Faut-il en conclure que seule la Banque Centrale crée de la monnaie? Si c'est de la monnaie "centrale", des euros B.C., par définition, c'est évident. Si c'est de la monnaie "en général", bien sûr que non.
Les banques commerciales sont évidemment contraintes par la politique monétaire de la B.C. Est-ce dire qu'elles ne peuvent rien faire? Là encore, la réponse est non, bien évidemment.
A l'intérieur de certaines limites, évolutives (hélas) les banques commerciales peuvent émettre de la nouvelle monnaie (scripturale). Pour Dupont, ou votre serviteur, sur son DAV, le fait qu'il ait 50000 euros disponibles ne lui permet pas de distinguer les euros qui proviennent de la B.C. ou les euros qui viennent du Crédit Agricole, de la Société Générale ou de la BNP.
Il y a un certain jeu de dupes: les banques commerciales et la B.C. se tiennent un peu par la barbichette: ce sont les banques commerciales qui, au su et au vu des demandes de leurs clients, vont émettre de nouveaux crédits, et le plus souvent de nouveaux euros "particuliers", et vont parfois réclamer de "vrais" euros, c'est à dire des euros B.C., pour rester dans les limites réglementaires (je suppose ici, pour simplifier, que la banque ne va pas chercher ces euros B.C. auprès de confrères). La B.C. peut refuser, ce qu'elle ne fait pas toujours, ou pas souvent, cela dépend du contexte économique, du poids de la banque, de l'influence du banquier, etc.

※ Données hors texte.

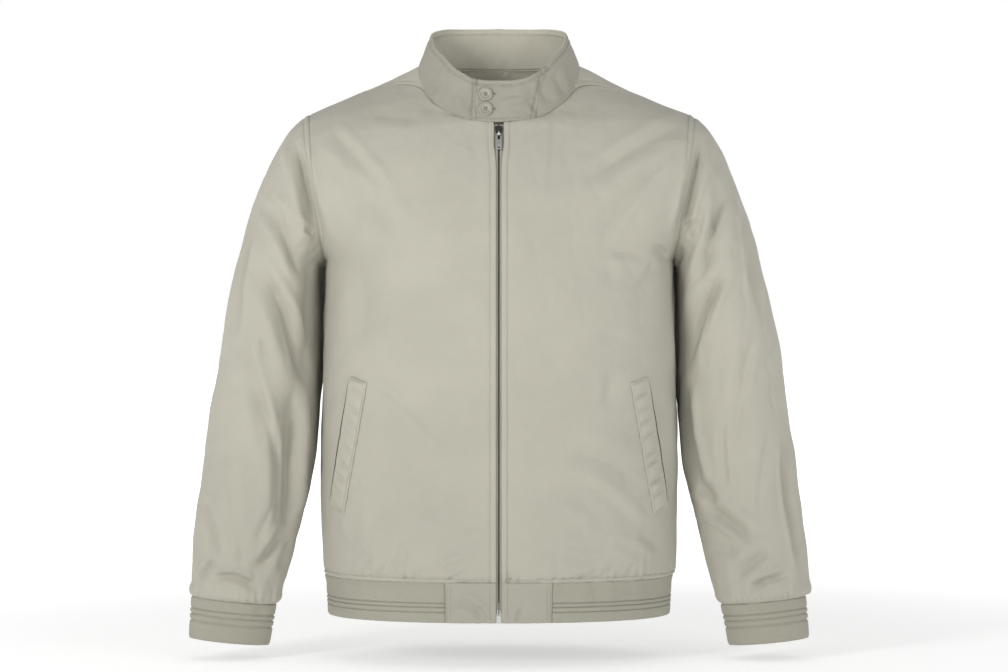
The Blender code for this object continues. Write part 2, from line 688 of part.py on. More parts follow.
def build_form():
    form = Form()
    front, back = body_grid("front"), body_grid("back")
    form.add("front_left", front)
    form.add("front_right", mirrored(front), flip=True)
    form.add("back", back, flip=True)
    form.add("back", mirrored(back))
    sleeve = tube_grid(SLEEVE, even_rings(SLEEVE, 13, SLEEVE_RINGS))
    form.add("sleeve_left", sleeve, closed=True)
    form.add("sleeve_right", mirrored(sleeve), closed=True, flip=True)
    cuff = tube_grid(CUFF, (0, 2))
    form.add("cuff_left", cuff, closed=True)
    form.add("cuff_right", mirrored(cuff), closed=True, flip=True)
    collar = collar_half()
    seam = FRONT_ARM_ROWS[1] // 2
    form.add("collar_stand", collar[:, seam:])
    form.add("collar_stand", mirrored(collar), flip=True)
    form.add("collar_tab", collar[:, : seam + 1])
    tab_front = band_grid("front", (HEM_Z, WAIST_Z))
    band_back = band_grid("back", (HEM_Z, WAIST_Z))
    form.add("waist_tab_left", tab_front[:, : TAB_COLUMNS + 1])
    form.add("waist_tab_right", mirrored(tab_front[:, : TAB_COLUMNS + 1]), flip=True)
    form.add("waistband_rib", tab_front[:, TAB_COLUMNS:])
    form.add("waistband_rib", mirrored(tab_front[:, TAB_COLUMNS:]), flip=True)
    form.add("waistband_rib", band_back, flip=True)
    form.add("waistband_rib", mirrored(band_back))
    form.fold()
    return form


def build_cloth(form):
    points, normals = np.array(form.points), form.normals()
    for name in ("front_left", "front_right", "back", "sleeve_left", "sleeve_right"):
        wall_from(name, points, normals, form.pieces[name], CLOTH, "cotton")
    for name in ("waist_tab_left", "waist_tab_right"):
        wall_from(name, points, normals, form.pieces[name], RIB_CLOTH, "cotton")
    wall_from("collar_stand", points, normals, form.pieces["collar_stand"], COLLAR_CLOTH, "cotton")
    return points, normals


def build_ribs(form, points, normals):
    for side in ("left", "right"):
        ids = form.grids[f"cuff_{side}"][0]
        if side == "right":
            ids = ids[:, ::-1]
        # Rows run up the cuff here, so that the faces look outwards.
        ids = ids[:, ::-1]
        depth = np.linalg.norm(points[ids[1, 0]] - points[ids[0, 0]])
        rib_wall(f"cuff_{side}", points[ids[1]], points[ids[0]], line_rows(CUFF_LINES, depth), True, normals[ids[0]])
    front_left, front_right, back_left, back_right = form.grids["waistband_rib"]
    # From the wearer's right tab round the back to the left tab.
    ring = np.concatenate(
        [front_right, back_right[:, ::-1][:, 1:], back_left[:, 1:], front_left[:, ::-1][:, 1:]], axis=1
    )[:, ::-1]
    cuts = line_rows(BAND_LINES, WAIST_Z - HEM_Z)
    rib_wall("waistband_rib", points[ring[0]], points[ring[1]], cuts, False, normals[ring[1]])


def build_collar_tab(form, points, normals):
    """The tab runs on from the collar's left part, then laps over its right end."""
    seam = FRONT_ARM_ROWS[1] // 2
    own = form.grids["collar_tab"][0][:, ::-1]
    under = form.grids["collar_stand"][1][:, : seam + 1]
    grid = np.concatenate([points[own], points[under]], axis=1)
    out = np.concatenate([normals[own], normals[under]], axis=1)
    last = own.shape[1] + seam - 1
    # The free end lies part of the way between two of the collar's columns.
    grid[:, last + 1] = grid[:, last] + TAB_END_SHARE * (grid[:, last + 1] - grid[:, last])
    out[:, last + 1] = out[:, last] + TAB_END_SHARE * (out[:, last + 1] - out[:, last])
    grid, out = grid[:, : last + 2], out[:, : last + 2]
    out /= np.linalg.norm(out, axis=2, keepdims=True)
    lift = np.full(grid.shape[1], COLLAR_CLOTH + LAY_GAP)
    own_columns = own.shape[1]
    lift[:own_columns] *= ramp(np.arange(own_columns) / own_columns, 0, 1)
    # The lapping part reaches down over the neck seam.
    fall = grid[0] - grid[1]
    fall /= np.linalg.norm(fall, axis=1, keepdims=True)
    grid[0, own_columns:] += fall[own_columns:] * TAB_FALL
    grid, out, lift = grid[:, ::-1], out[:, ::-1], lift[::-1]
    return sheet_wall("collar_tab", grid + out * lift[None, :, None], 0.0, COLLAR_CLOTH, "cotton", out)


def build_facing(form, points, normals):
    """The facing inside the back of the neck, from the back's own points moved in."""
    faces = []
    first_row = SIDE_ROWS + BACK_ARM_ROWS[0] - FACING_ROWS
    for ids, turned in zip(form.grids["back"], (True, False)):
        part = ids[first_row:-1, : FACING_COLUMNS + 1]
        for r in range(part.shape[0] - 1):
            for c in range(part.shape[1] - 1):
                face = [part[r, c], part[r, c + 1], part[r + 1, c + 1], part[r + 1, c]]
                faces.append(face[::-1] if turned else face)
    shift = -(CLOTH / 2 + LAY_GAP + FACING_CLOTH / 2)
    wall_from("back_facing", points, normals, faces, FACING_CLOTH, "cotton_inside", shift)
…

Mais, inversement, la B.C., quand elle se met en tête d'émettre de nouveaux euros, des "vrais" euros, c'est à dire des billets, va demander la permission (ou forcer la main, là encore, cela dépend du contexte) aux banques commerciales ou à d'autres établissements financiers:
messieurs les financiers, acceptez vous (carotte) ou acceptez (bâtons) de prendre en pension ces bons du trésor, ces "reconnaissances de dettes", en échange des billets nouveaux que je vais créer...
Voilà l'état de la question élémentaire: "qu'est ce que l'argent", dans laquelle je me suis efforcé de véhiculer le moins possible d'idéologie (tâche presque impossible il est vrai lorsque l'on parle du nerf de la guerre, à savoir l'argent).
Bien à vous,
B.L., professeur d'économie à HEC, Paris.